Configure Secure Cookies Properly
Tornado's set_secure_cookie signs cookies with an HMAC derived from your cookie_secret, which detects tampering but does not encrypt the contents. Two things follow:
- The
cookie_secretmust be a long, random, secret value loaded from the environment or a secrets manager, never hardcoded. Anyone who learns it can forge valid signed cookies. - Do not store sensitive data in a secure cookie expecting confidentiality. It is signed, not encrypted; the value is readable by the client.
Set the standard cookie flags explicitly:
self.set_secure_cookie(
"session",
session_id,
httponly=True,
secure=True,
samesite="Lax",
)
httponly keeps JavaScript from reading the cookie, secure restricts it to HTTPS, and samesite mitigates cross-site request forgery. Rotate cookie_secret periodically, and use the key-versioning support in newer Tornado releases so rotation does not invalidate every session at once.
XSRF and Input Handling
Tornado ships XSRF protection you must opt into by setting xsrf_cookies=True in your application settings and including the token in forms and AJAX requests. It is off by default, so a fresh application is not protected until you enable it.
For output, Tornado's template engine autoescapes by default, which mitigates reflected XSS. Do not disable autoescaping globally to fix one awkward template; escape the exceptions locally instead. And validate or coerce every value you read from get_argument, since it returns attacker-controlled strings.
Deploy Behind a Reverse Proxy
Tornado can serve HTTP directly, but in production you want a reverse proxy (nginx, HAProxy, or a cloud load balancer) in front of it. The proxy handles TLS termination, enforces request-size and connection limits, and provides a place to apply rate limiting that protects the single event loop from abusive clients. Run multiple Tornado processes behind the proxy to use all cores, since one process uses one core.
When you do this, configure xheaders=True so Tornado trusts X-Forwarded-For and X-Forwarded-Proto from the proxy, but only if the proxy is the sole ingress and strips client-supplied versions of those headers. Trusting forwarded headers from an untrusted source lets clients spoof their apparent IP and scheme.
A Hardening Checklist
- Run Tornado
6.4.2or later to close the cookie-parsing DoS. - Load
cookie_secretfrom a secret store; never commit it. - Set
httponly,secure, andsamesiteon session cookies. - Enable
xsrf_cookiesand include tokens in forms and AJAX. - Keep autoescaping on; escape exceptions locally.
- Offload blocking work off the event loop.
- Terminate TLS and enforce limits at a reverse proxy.
- Scan dependencies continuously so version drift surfaces new CVEs.
FAQ
Is the Tornado Python framework still maintained?

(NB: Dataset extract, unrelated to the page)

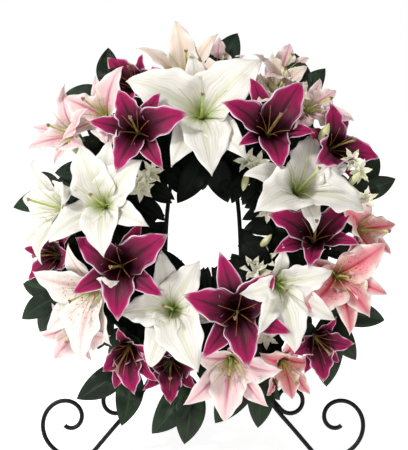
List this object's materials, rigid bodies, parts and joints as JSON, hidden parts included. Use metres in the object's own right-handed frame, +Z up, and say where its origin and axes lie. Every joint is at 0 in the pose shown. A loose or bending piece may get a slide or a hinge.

Yes. Tornado continues to receive maintenance and security releases; version 6.4.2 shipped in late 2024 specifically to fix the cookie-parsing denial-of-service issue. Track its releases and upgrade when security fixes land.
What is CVE-2024-52804 in Tornado?
It is a denial-of-service vulnerability where Tornado's HTTP cookie parser could run in quadratic time on a maliciously crafted Cookie header, letting an unauthenticated attacker exhaust CPU and stall the event loop. It is fixed in Tornado 6.4.2 and carries a CVSS score of 7.5.
Are Tornado's secure cookies encrypted?
No. set_secure_cookie signs the cookie with an HMAC so tampering is detectable, but the contents are not encrypted and are readable by the client. Do not store secrets in a secure cookie expecting confidentiality.
Does Tornado protect against CSRF automatically?
Not by default. You must enable it by setting xsrf_cookies=True and including the XSRF token in your forms and AJAX requests. A fresh Tornado app has no CSRF protection until you turn it on.